I am a single mom of two beautiful girls…Mo & Mal. My
girls are with me every waking moment except the when they’re at school and I’m
at work, and the occasional visit to Grandma’s or Auntie’s house. Mo & Mal
are by far the most important people in my life and I love them more than words
can express. As a single mom, I suffer from what I call “single mom pride.” It’s this unreasonable expectation that pretty
much says: as the head of my household, I am responsible for everything that
makes a home function; I've gotta climb on chairs or step-stools to change light
bulbs, I take the garbage out, I pay all the bills without any financial
support beyond the monthly paycheck I earn, I pay my girls’ private school
tuition, I fix things when they break, heck, I've even changed an electrical
outlet-all these things I must do on my own without asking for help. If I have to ask for help, it shows a sign of weakness, and how dare I allow anyone to see me weak and vulnerable.
I work so hard to fulfill both parenting roles (which by the
way is impossible) that I tend overcompensate in some areas and unwittingly
neglect others. More often than not, I run on fumes and Monster energy drinks.
When I don’t have time or energy to do things I want to do with my children or
have quality me time, I get mad (but, I won’t get into that…perhaps a future blog
post). I also get lonely.
This past weekend, I felt especially lonely. I got pretty sick.
I stayed in bed for three days, only getting up to take the girls to school and
feed them. My house didn't get cleaned, I don’t remember cooking, I didn't go
to work. My mom and sister tried to talk me into going to the doctor, but being
the stubborn woman I am, I shrugged off their suggestions and convinced myself that I was fine.
Turns out, I was wrong. Kind of.
One reason I didn't want to go to the doctor was
because of my girls. I worried that if I went to the doctor, they’d find
something wrong and keep me there. If I was held at the hospital, where would
my girls go, who would take care of them for me? Who would make sure Mal gets
takes her medicine? Who will give my girls their hugs and kisses? Who would remind Mo to lotion up and sign her daily agenda?

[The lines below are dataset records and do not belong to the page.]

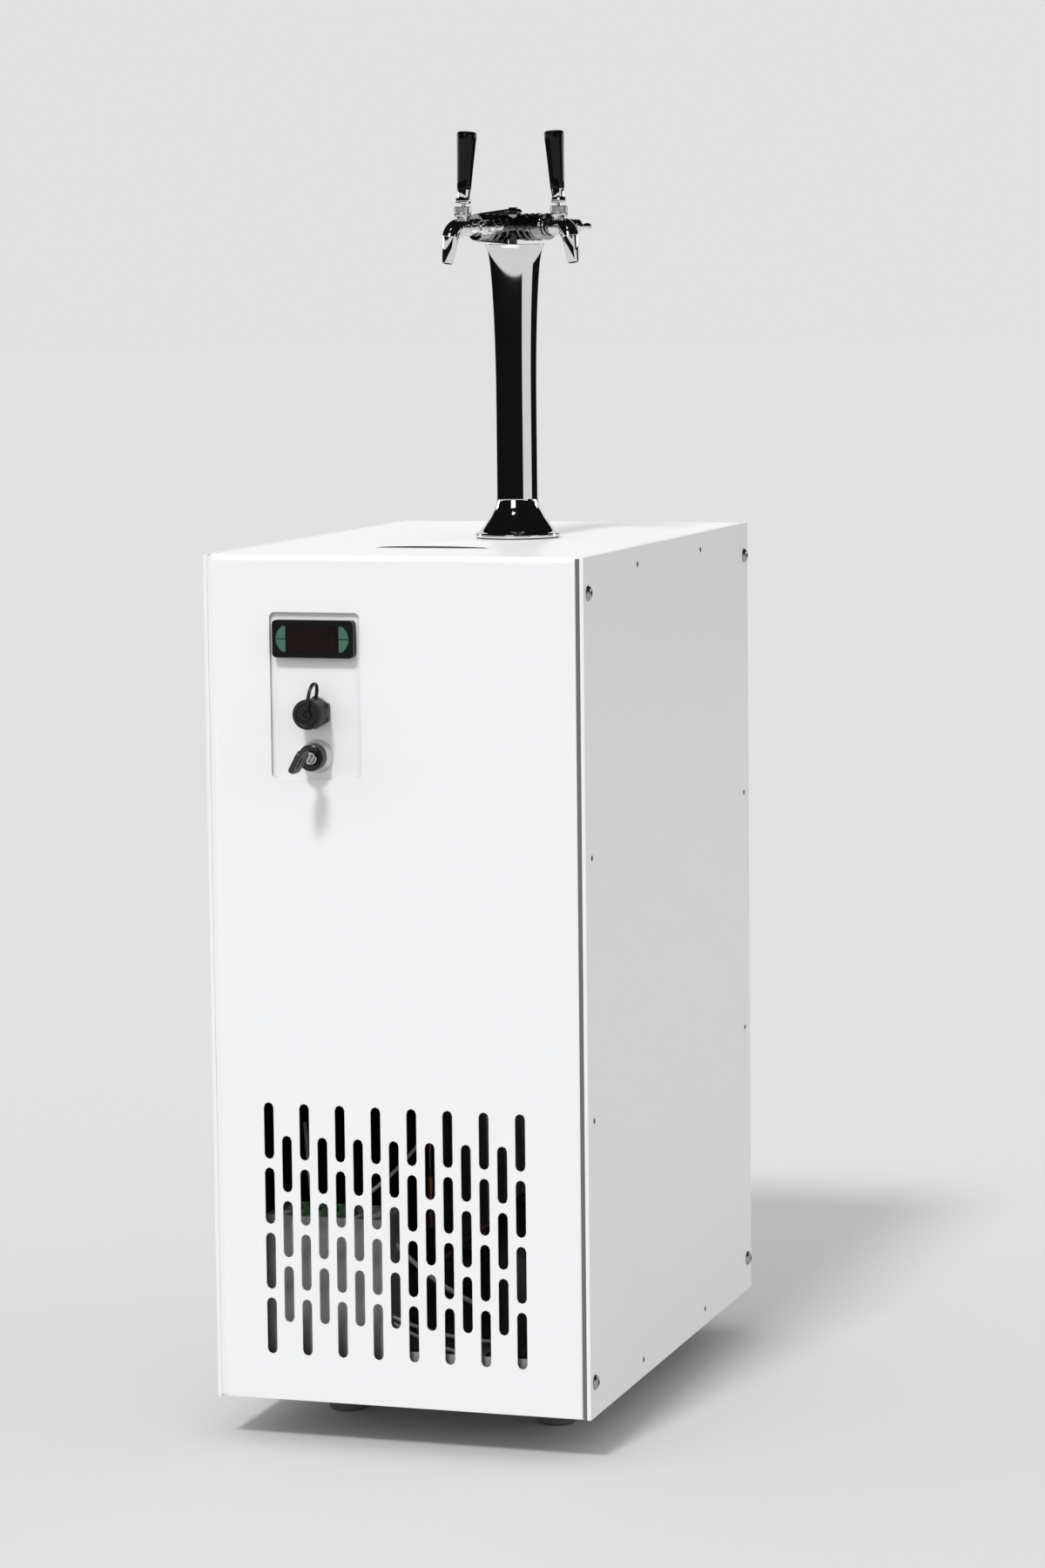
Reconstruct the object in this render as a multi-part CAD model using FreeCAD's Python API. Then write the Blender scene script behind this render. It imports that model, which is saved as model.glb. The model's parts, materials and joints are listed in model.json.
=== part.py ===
import FreeCAD, Part
import math
import os

V = FreeCAD.Vector
UP = V(0, 0, 1)
FRONT = V(0, -1, 0)
RIGHT = V(1, 0, 0)

# Millimetres. +Z is up, the front faces -Y, and the origin is on the floor at the middle of the cabinet.

# Cabinet
cabinet_width = 355.0
cabinet_depth = 560.0
cabinet_height = 768.0
foot_height = 40.0
side_plate = 3.5
sheet = 1.2
cover_gap = 1.3
cover_setback = 0.5
cover_top_gap = 0.2
cover_bottom_gap = 0.5
cover_fold = 8.5
cover_corner = 6.0
seam = 0.5
post_leg = 30.0
post_sheet = 2.0
post_inset = 9.0
tray_lip = 50.0
tray_lip_gap = 2.0
top_flange = 12.0
shelf_height = 300.0
shelf_lip = 14.0
foot_radius = 18.0
foot_bevel = 2.0
foot_side_inset = 75.0
foot_end_inset = 140.0
stud_radius = 4.0
stud_clearance = 0.3
stud_end = 6.0
bolt_inset = 14.0
bolt_low = 32.0
bolt_head_radius = 7.0
bolt_head_height = 3.6
bolt_rim = 1.0
bolt_flat_radius = 4.2
bolt_shank_radius = 3.0
bolt_clearance = 0.3

# Vents in the front cover
vent_columns = 15
vent_pitch = 17.0
vent_slot_width = 9.3
vent_slot_length = 52.0
vent_slots = 4
vent_row_pitch = 59.8
vent_bottom = 42.3
vent_offset = -5.0
vent_end_sides = 4
narrow_slot_end_sides = 2

# Recess with the controls
recess_width = 85.0
recess_height = 149.0
recess_top_inset = 51.0
recess_centre = -73.0
recess_corner = 5.0
recess_depth = 3.7
pan_margin = 1.0

# Temperature controller
controller_width = 76.5
controller_height = 33.5
controller_stand = 8.7
controller_corner = 4.0
controller_below_top = 6.5
controller_body_width = 70.5
controller_body_height = 28.5
controller_body_depth = 58.0
window_width = 45.0
window_height = 23.0
window_stand = 0.4
window_depth = 2.0
key_pad_width = 9.2
key_pad_height = 26.0
key_pad_stand = 0.9
key_pad_gap = 0.6
key_pad_edge = 3.9
key_pad_depth = 2.4
key_pad_trim = 1.5
key_travel = 0.8
key_clearance = 0.3

# Service port with its dust cap
port_below_recess_top = 89.0
port_barrel_radius = 11.0
port_barrel_length = 24.0
port_bevel = 0.8
port_bore_radius = 8.0
port_bore_depth = 20.0
port_tail_radius = 9.5
port_tail_length = 16.0
port_clearance = 0.3
port_nut_flats = 26.0
port_nut_height = 6.0
port_nut_gap = 0.5
tether_ring_width = 4.0
tether_ring_wall = 1.8
tether_sheet = 1.6
tether_width = 4.0
tether_rise = 18.0
tether_sink = 0.6
tether_eye = 1.6
cap_radius = 13.5
cap_depth = 15.0
cap_face = 2.5
cap_dish_radius = 9.5
cap_dish_depth = 1.0
cap_nub_radius = 2.2
cap_nub_height = 1.6

# Key switch
switch_below_recess_top = 128.4
switch_ring_radius = 15.2
switch_ring_height = 3.0
switch_ring_lip = 1.6
switch_barrel_radius = 12.0
switch_barrel_length = 19.0
switch_tail_radius = 11.0
switch_tail_length = 42.0
core_radius = 6.0
core_clearance = 0.3
core_stand = 1.2
core_bevel = 0.8
switch_bevel = 1.0
core_depth = 26.0
key_turn = 28.0
blade_width = 7.6
blade_thickness = 2.0
blade_length = 20.0
blade_clearance = 0.3
key_neck = 17.0
key_neck_overlap = 2.0
bow_width = 22.0
bow_length = 22.0
bow_thickness = 5.0
bow_corner = 5.0

# Drip tray in the top
drip_width = 118.0
drip_length = 120.0
drip_front = 115.0
drip_corner = 12.0
drip_gap = 0.8
drip_flange = 8.0
drip_ledge = 3.0
drip_depth = 18.0
drip_wall = 1.0
grille_slot_width = 4.0
grille_slot_length = 78.0
grille_slots = 8
grille_slot_pitch = 11.0

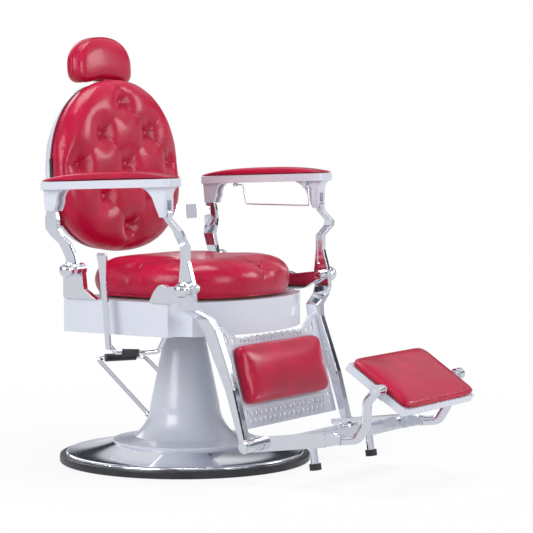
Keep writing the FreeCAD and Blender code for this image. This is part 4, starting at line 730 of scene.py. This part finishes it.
for hand, sign in (("right", -1), ("left", 1)):
    rings = []
    for step in range(ARM_ROWS + 1):
        lean = math.cos(math.pi * step / ARM_ROWS)
        y = (ARM_FRONT + ARM_REAR) / 2 - lean * (ARM_REAR - ARM_FRONT - 0.0008) / 2
        tall = 0.0035 + 0.0165 * (1 - abs(lean) ** 3)
        wide = max(arm_edge(y), 0.002)
        ring = []
        for i in range(ARM_AROUND):
            angle = 2 * math.pi * i / ARM_AROUND
            x = wide * math.copysign(abs(math.cos(angle)) ** 0.55, math.cos(angle))
            rise = math.copysign(abs(math.sin(angle)) ** 0.75, math.sin(angle))
            z = arm_base(y) + tall * (0.35 + rise * (0.65 if rise > 0 else 0.35))
            ring.append(Vector((sign * ARM_ASIDE + x, y, z)))
        rings.append(ring)
    arm_leather = stuffed("arm_leather_" + hand, rings, "arm_" + hand)
    inflate(arm_leather, 0.0036, lambda p: 1.0 if p.z < arm_base(p.y) + 0.003 else 0.0,
            slack=0.0, pressure=3.0, reach=0.002)
    line = [ARM_FRONT + 0.002 + (ARM_REAR - ARM_FRONT - 0.004) * k / EDGE_STEPS
            for k in range(EDGE_STEPS + 1)]
    seam = [(sign * ARM_ASIDE + arm_edge(y), y, arm_base(y) + 0.0028) for y in line]
    seam += [(sign * ARM_ASIDE - arm_edge(y), y, arm_base(y) + 0.0028) for y in reversed(line)]
    welt("arm_welt_" + hand, on_surface(arm_leather, seam), 0.0015, "arm_" + hand)
    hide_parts("arm_pad_" + hand)

# Towel rail: one bent chromed wire, hooked into two lugs under the left armrest so that it
# swings out.
dress(chrome, "towel_rail")

# Legs: two polished and chromed castings that hang from the front bolts and from pins under the
# forks of the armrests; the foot frame turns on pins at their lower ends.
dress(chrome, "leg_casting_right", "leg_casting_left", "foot_pivot_pins")

# Leg panel: a thin enamelled casting between the legs, pierced all round the calf pad in a
# common leaf-and-scroll pattern. Its upper edge dips in the middle and is scalloped.
panel_at = tilted(-0.262, 0.387, -14.7)
lace = bpy.data.curves.new("leg_panel_curve", "CURVE")
lace.dimensions = "2D"
lace.fill_mode = "BOTH"
lace.extrude = 0.0014
lace.bevel_depth = 0.0009
lace.bevel_resolution = 2


def outline(points):
    """A closed line of the panel: its rim, or an opening."""
    run(lace, "POLY", [(x, z, 0) for x, z in points])


def panel_edge(x):
    """The height of the panel's upper edge."""
    up = min(max((abs(x) - 0.1415) / 0.0763, 0), 1)
    scallop = 0.0022 * math.cos(2 * math.pi * x / 0.0283) - 0.0024
    return -0.0362 * (1 - up * up * (3 - 2 * up)) + scallop


def leaf(x, z, length, width, degrees, bend):
    """A curved teardrop opening that points along its heading."""
    heading = math.radians(degrees)
    points = []
    for i in range(22):
        t = 2 * math.pi * i / 22
        along = -math.cos(t) * length / 2
        across = math.sin(t) * width / 2 * (0.35 + 0.65 * (0.5 - along / length))
        across += bend * (1 - (2 * along / length) ** 2)
        points.append((x + along * math.cos(heading) - across * math.sin(heading),
                       z + along * math.sin(heading) + across * math.cos(heading)))
    outline(points)


def eyelet(x, z, radius):
    """A small round opening."""
    outline([(x + radius * math.cos(math.pi * i / 7), z + radius * math.sin(math.pi * i / 7))
             for i in range(14)])


def swayed(k, degrees):
    """Leans every second leaf of a row the other way."""
    return degrees if k % 2 else -degrees


PANEL_WIDE, PANEL_LONG, PAD_TOP = 0.2316, 0.2658, -0.057
# From one leaf to the next: beside the pad, above it and below it.
SIDE_PITCH, TOP_PITCH, LOW_PITCH = 0.0208, 0.0178, 0.0226
crest = [PANEL_WIDE * (1 - i / 90) for i in range(181)]
outline([(-PANEL_WIDE, -PANEL_LONG), (PANEL_WIDE, -PANEL_LONG)]
        + [(x, panel_edge(x)) for x in crest])
for side in (-1, 1):
    for k in range(9):
        leaf(side * 0.2125, -0.0715 - k * SIDE_PITCH, 0.0178, 0.0150, 90 + swayed(k, 26),
             side * 0.0010)
    leaf(side * 0.1760, -0.0415, 0.0240, 0.0125, 90 - side * 62, side * 0.0012)
    leaf(side * 0.2050, -0.0345, 0.0340, 0.0155, 90 - side * 20, side * 0.0016)
    eyelet(side * 0.2190, -0.0115, 0.0034)
    eyelet(side * 0.2225, -0.0300, 0.0027)
    eyelet(side * 0.1885, -0.0225, 0.0026)
for k in range(-8, 9):
    x = k * TOP_PITCH
    z = (panel_edge(x) + PAD_TOP) / 2
    leaf(x, z, (panel_edge(x) - PAD_TOP) * 0.70, 0.0108, 90 + swayed(k, 24), 0.0006)
for k in range(-8, 9):
    leaf(k * LOW_PITCH, -0.2275, 0.0195, 0.0140, 90 + swayed(k, 20), 0.0012)
    if k < 8:
        leaf((k + 0.5) * LOW_PITCH, -0.2498, 0.0195, 0.0140, swayed(k, 20) - 90, 0.0012)
lace.materials.append(enamel)
pierced = bpy.data.objects.new("leg_panel_curve", lace)
scene.collection.objects.link(pierced)
final = pierced.evaluated_get(bpy.context.evaluated_depsgraph_get())
plate = bpy.data.meshes.new_from_object(final)
bpy.data.objects.remove(pierced)
plate.transform(panel_at @ Matrix.Translation((0, 0.0026, 0))
                @ Matrix.Rotation(math.radians(90), 4, "X"))
leg_filigree = bpy.data.objects.new("leg_filigree", plate)
scene.collection.objects.link(leg_filigree)
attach(leg_filigree, "legs")
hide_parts("leg_panel")

# Panel ribs: the pattern's raised lines, cast in one with the panel: a frame round the pad,
# borders along the legs and scrolls between the leaves.
ribs = bpy.data.curves.new("leg_filigree_ribs", "CURVE")
ribs.dimensions = "3D"
ribs.bevel_depth = 0.0014
ribs.bevel_resolution = 2


def rib(points, closed=False):
    """A raised line of the panel: smooth where it is open, with sharp corners where closed."""
    spline = run(ribs, "POLY" if closed else "NURBS", [(x, 0, z) for x, z in points], closed)
    if not closed:
        spline.use_endpoint_u = True
        spline.order_u = 3


def scroll(x, z, radius, hand):
    """A spiral rib that starts at its eye and opens upwards."""
    points = []
    for i in range(18):
        angle = math.radians(90) + hand * 2 * math.pi * 1.35 * (1 - i / 17)
        reach = radius * (0.18 + 0.82 * i / 17)
        points.append((x + reach * math.cos(angle), z + reach * math.sin(angle)))
    rib(points)


for side in (-1, 1):
    for k in range(8):
        scroll(side * 0.2030, -0.0819 - k * SIDE_PITCH, 0.0052, side)
        scroll(side * 0.2225, -0.0819 - k * SIDE_PITCH, 0.0052, -side)
    rib([(side * 0.2290, -0.006 - k * 0.0323) for k in range(9)])
for k in range(-8, 8):
    x = (k + 0.5) * TOP_PITCH
    scroll(x, panel_edge(x) - 0.0075, 0.0036, swayed(k, 1))
    scroll((k + 0.5) * LOW_PITCH, -0.2330, 0.0050, swayed(k, 1))
rib([(-0.1965, -0.0530), (0.1965, -0.0530), (0.1965, -0.2140), (-0.1965, -0.2140)], closed=True)
rib([(x, panel_edge(x) - 0.0024) for x in crest[6:-6:3]])
ribs.materials.append(enamel)
ribs.transform(panel_at @ Matrix.Translation((0, 0.0004, 0)))
leg_filigree_ribs = bpy.data.objects.new("leg_filigree_ribs", ribs)
scene.collection.objects.link(leg_filigree_ribs)
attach(leg_filigree_ribs, "legs")

# Calf pad: a firm boxed foam pad under crimson hide, screwed to the panel from behind. Its face
# is domed like a pillow, and its edge rolls over to the panel.
CALF_WIDE, CALF_TALL, CALF_MIDDLE, CALF_CORNER = 0.1915, 0.0760, -0.1335, 13


def squared(angle, half_x, half_y, fullness):
    """A point of a rectangle with rounded corners, spaced by angle."""
    scale = (abs(math.cos(angle)) ** fullness + abs(math.sin(angle)) ** fullness) ** (-1 / fullness)
    return half_x * math.cos(angle) * scale, half_y * math.sin(angle) * scale


# From the panel to the face: each ring's depth and its distance inside the pad's outline.
rings = []
for depth, inset in ((-0.0008, 0.07), (-0.0008, 0.03), (-0.0012, 0.004), (-0.005, 0.0005),
                     (-0.012, 0.0), (-0.019, 0.0010), (-0.0245, 0.0045), (-0.0285, 0.0095),
                     (-0.0315, 0.016), (-0.0335, 0.024), (-0.0350, 0.034), (-0.0362, 0.046),
                     (-0.0370, 0.060), (-0.0374, 0.074)):
    ring = around(squared, 120, CALF_WIDE - inset, CALF_TALL - inset, CALF_CORNER)
    rings.append([Vector((x, depth, CALF_MIDDLE + z)) for x, z in ring])
calf_leather = stuffed("calf_leather", rings, "legs")
inflate(calf_leather, 0.0050, lambda p: 1.0 if p.y > -0.016 else 0.0,
        slack=0.0, pressure=1.5, reach=0.0025)
seam = [(x, -0.003, CALF_MIDDLE + z)
        for x, z in around(squared, 120, CALF_WIDE, CALF_TALL, CALF_CORNER)]
seam = [panel_at @ p for p in on_surface(calf_leather, seam, -0.0004)]
welt("calf_welt", seam, 0.0020, "legs")
calf_leather.data.transform(panel_at)
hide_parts("calf_pad")

# Foot frame: chromed side bars on the legs' pins, joined by a cross casting with a bare
# medallion; stub feet with rubber tips let it stand.
dress(chrome, "foot_bars", "foot_crosspiece", "stub_feet")
dress(rubber, "stub_tips")

# Foot arms: two cranked chromed arms that fold on chromed clamps and carry the foot rest. The
# rest turns over on their ends.
dress(chrome, "foot_arm_right", "foot_arm_left", "foot_knuckles")

# Foot rest: an enamelled cast tray, with a thin firm pad let into it. The pad's crimson hide
# has a rolled seam round its upper and its lower edge and falls off softly towards them.
dress(enamel, "foot_tray")
rest_at = tilted(-0.708, 0.253, 33.3)
REST_WIDE, REST_LONG, REST_MIDDLE, REST_CORNER = 0.1745, 0.0940, 0.0170, 14
# From the tray to the face: each ring's height and its distance inside the pad's outline.
rings = []
for rise, inset in ((-0.0034, 0.09), (-0.0034, 0.04), (-0.0034, 0.003), (-0.002, 0.0004),
                    (0.002, 0.0016), (0.006, 0.0002), (0.0078, 0.0016), (0.0100, 0.0050),
                    (0.0122, 0.0100), (0.0140, 0.0165), (0.0152, 0.025), (0.0160, 0.037),
                    (0.0166, 0.053), (0.0170, 0.072), (0.0171, 0.090)):
    ring = around(squared, 120, REST_WIDE - inset, REST_LONG - inset, REST_CORNER)
    rings.append([Vector((x, REST_MIDDLE + y, rise)) for x, y in ring])
foot_leather = stuffed("foot_leather", rings, "foot_rest")
inflate(foot_leather, 0.0040, lambda p: 1.0 if p.z < 0.0110 else 0.0,
        slack=0.0, pressure=1.5, reach=0.0015)
for name, rise in (("foot_welt_upper", 0.0064), ("foot_welt_lower", -0.0016)):
    seam = [(x, REST_MIDDLE + y, rise)
            for x, y in around(squared, 160, REST_WIDE, REST_LONG, REST_CORNER)]
    welt(name, [rest_at @ p for p in on_surface(foot_leather, seam, 0.0004)], 0.0022, "foot_rest")
foot_leather.data.transform(rest_at)
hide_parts("foot_pad")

Who will feed them healthy meals? Mo's almost out of clean uniforms and Mal is low on clean undies...who will do their laundry? All
those I’m-so-alone-there’s-no-one-here-to-help-me
worries.
Turns out, I worried for nothing. When I needed help, help
came flooding in. Coworkers’ made sure I got to the doctor. My Mom and
Bro-in-Law drove about 50 miles to pick my girls up from school, pick me up
from the doctor’s office (Mom even got out of the front sit to let me sit there,
while she tolerated being in the crammed in the backseat with the girls),
picked up my car (which Mom drove my because she didn't think I was in any condition
to drive). When we arrived home, I uncomfortably watched my Mom and Bro tidy up
around my messy house. Bro played with the girls and Mom packed Mal’s bag and
took her home with her for a few days to give me time to rest (and probably to
give me and Mom bonding time).
I’m not alone. There are people in my life that
will do just about anything to help me out. Even when I feel help is far away,
I know my people will do what they can to help when I’m in need. I hope they
know I’d do the same for them in heartbeat.